Source: UN Population forecasts

For longevity, the real issue is that there has been and will continue to be a widening gap between the number of years people spend inside and outside the labour market. When longevity increases and retirement ages stay constant or even fall, it is implied that each generation tries to benefit from existing schemes by taking all of the longevity gain as an increase in retirement (leisure). Obviously this is not possible, and this is the main reason for the projected trend decreases in the budget balance. A much more straightforward reform agenda would thus be to ensure that retirement increases alongside longevity. Linking retirement ages to longevity will remove a significant part of the trend deterioration in public finances, and it will ensure that the burden of adjustment is carried by those gaining from increases in longevity.

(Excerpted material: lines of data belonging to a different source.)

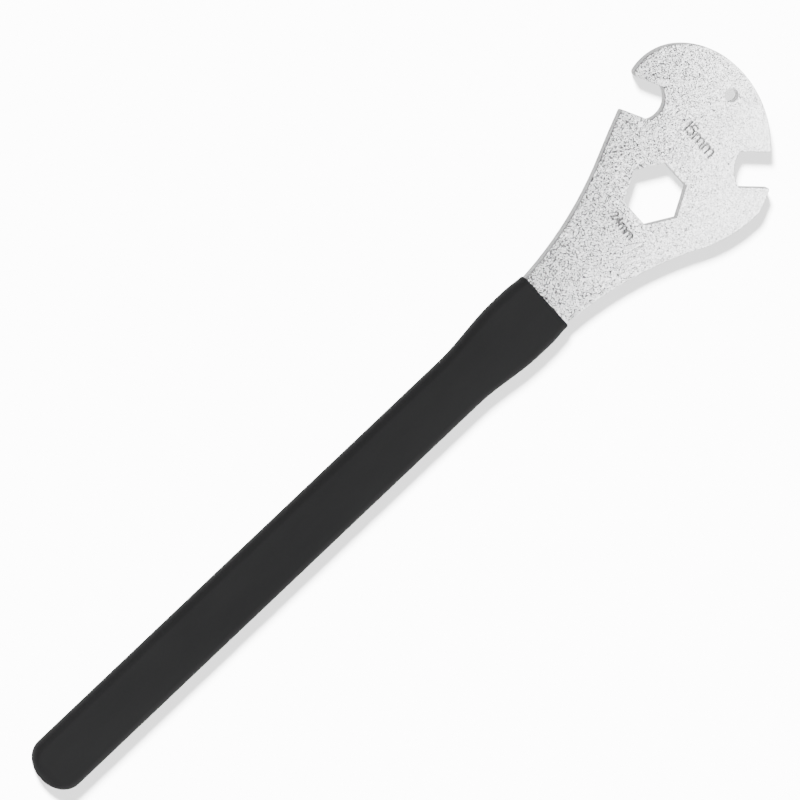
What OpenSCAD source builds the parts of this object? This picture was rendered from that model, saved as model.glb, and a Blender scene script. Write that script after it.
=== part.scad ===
// Flat pedal wrench: a plate with two open jaws and a hexagon, and a moulded sleeve over its long tang.
// The handle runs along X with the head at +X. The wrench lies flat, on the underside of the sleeve.
// The head is laid out from the centre of the hexagon, which lies a little to the left of the handle's line.
// The whole is then moved to its own centre.

/* [Plate] */
// Thickness of the plate
plate_t = 6; // [4:0.5:8]
// Radius of the rounded edge all round the plate
edge_r = 0.6; // [0.2:0.1:0.9]

/* [Openings] */
// Pedal axle flats that both jaws fit, across the flats
jaw_af = 15; // [13:0.5:16]
// Nut that the hexagon fits, across the flats
hex_af = 24; // [18:0.5:28]
// Play of each opening over the flats that it fits
play = 0.2; // [0.1:0.05:0.4]
// Diameter of the hole for hanging the wrench up
hang_d = 6; // [4:0.5:7]
// Distance of the hanging hole ahead of the hexagon
hang_x = 52.3; // [50:0.1:55]
// Distance of the hanging hole to the left of the hexagon
hang_y = 8.5; // [2:0.1:12]

/* [Fore jaw] */
// Direction in which the jaw opens, turned from the handle's line
fore_turn = -44.7; // [-50:0.1:-40]
// Distance of the jaw's middle line from the hexagon's centre
fore_off = 11.2; // [10:0.2:12]
// Distance of the jaw's floor from the hexagon's centre, along the jaw
fore_floor = 34.1; // [32:0.1:36]
// Radius of the hollow floor
fore_floor_r = 14.5; // [10:0.5:20]

/* [Hook jaw] */
// Direction in which the jaw opens, turned from the handle's line
hook_turn = 116; // [112:0.1:118]
// Distance of the jaw's middle line from the hexagon's centre
hook_off = 35.9; // [35:0.1:37]
// Distance of the jaw's floor from the hexagon's centre, along the jaw
hook_floor = 10.8; // [9:0.1:13]
// Radius of the hollow floor
hook_floor_r = 9.5; // [9:0.1:14]

/* [Head outline] */
// Radius of the crown, the front of the head
crown_r = 47.4; // [46:0.1:49]
// Distance of the crown's centre ahead of the hexagon
crown_x = 15.1; // [14:0.1:17]
// Distance of the crown's centre to the left of the hexagon
crown_y = 12; // [11:0.1:13]
// Direction in which the crown passes into the shoulder
crown_turn = 12; // [8:1:16]
// Radius of the shoulder, between the crown and the brow
shoulder_r = 33.5; // [31:0.5:36]
// Direction in which the shoulder passes into the brow
shoulder_turn = 50; // [45:1:55]
// Radius of the brow, the outside of the hooked prong
brow_r = 24.1; // [22:0.1:26]
// Radius of the right cheek, the convex side of the head behind the fore jaw
right_cheek_r = 61; // [55:1:66]
// Distance of the widest point of that cheek ahead of the hexagon's centre
right_cheek_x = 25.7; // [24:0.1:27]
// Distance of that point to the right of the hexagon's centre
right_cheek_y = 37.4; // [36.5:0.1:38.3]
// Radius of the left cheek, which is nearly straight
left_cheek_r = 400; // [300:10:500]
// Radius of the hooked prong's tip
hook_tip_r = 2; // [1:0.1:3]
// Radius of the other corners beside the jaws
tip_r = 1; // [0.9:0.1:1.5]
// Direction of the short flank that blunts the prong behind the fore jaw
bevel_turn = 26; // [23:1:29]
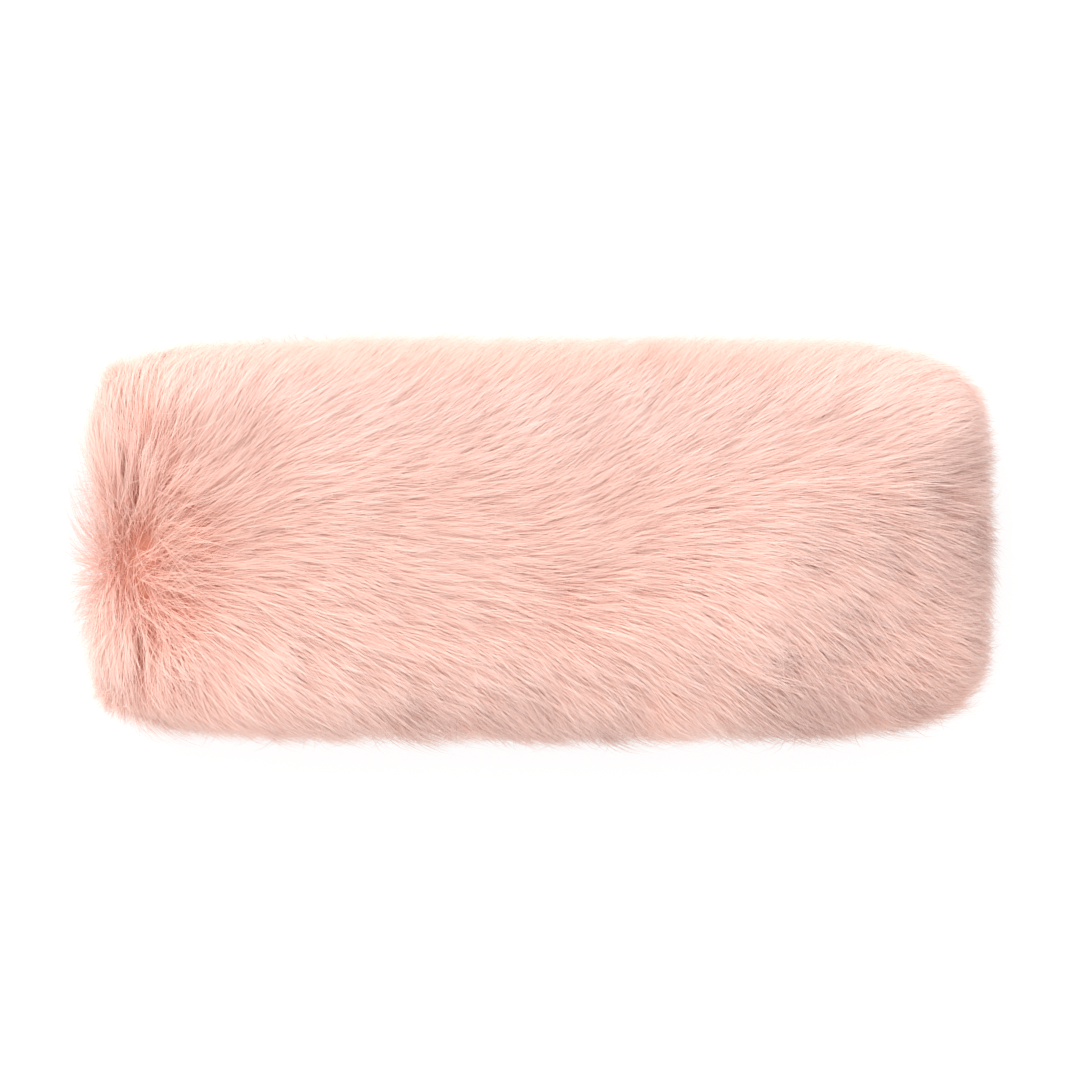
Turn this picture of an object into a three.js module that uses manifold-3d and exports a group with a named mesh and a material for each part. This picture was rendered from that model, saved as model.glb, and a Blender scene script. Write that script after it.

Raising retirement ages may not be an easy political task. One reason is that some past policies have sought to solve unemployment problems by reducing the labour supply through early retirements.  This was a mistake, and today’s challenge is not only to repair the consequences of these policy failures but also to ensure that retirement ages increase as we move forward. The precise way by which to increase effective retirement ages will differ across countries depending on specific institutional arrangements. One element would be to not subsidise early retirement. Another would be to increase statutory ages in the pension scheme alongside increases in longevity; for example, Denmark’s scheme is explicitly indexed to longevity.

Whereas a pre-funding strategy implies that current, relatively short-lived generations finance some of the cost of future generations enjoying longer longevity, an alternative reform strategy would ask those reaping the gains from increases in longevity to pay for them.


Andersen, T.M., 2008, Demographics and fiscal sustainability – should we save or work more; CEPR Discussion Paper 7044.

European Commission, 2006, The Long-Term Sustainability of Public Finances in the European Union. A report by the Community Services.

IMF, 2004, World Economic Outlook - The Global Demographic Transition, September 2004.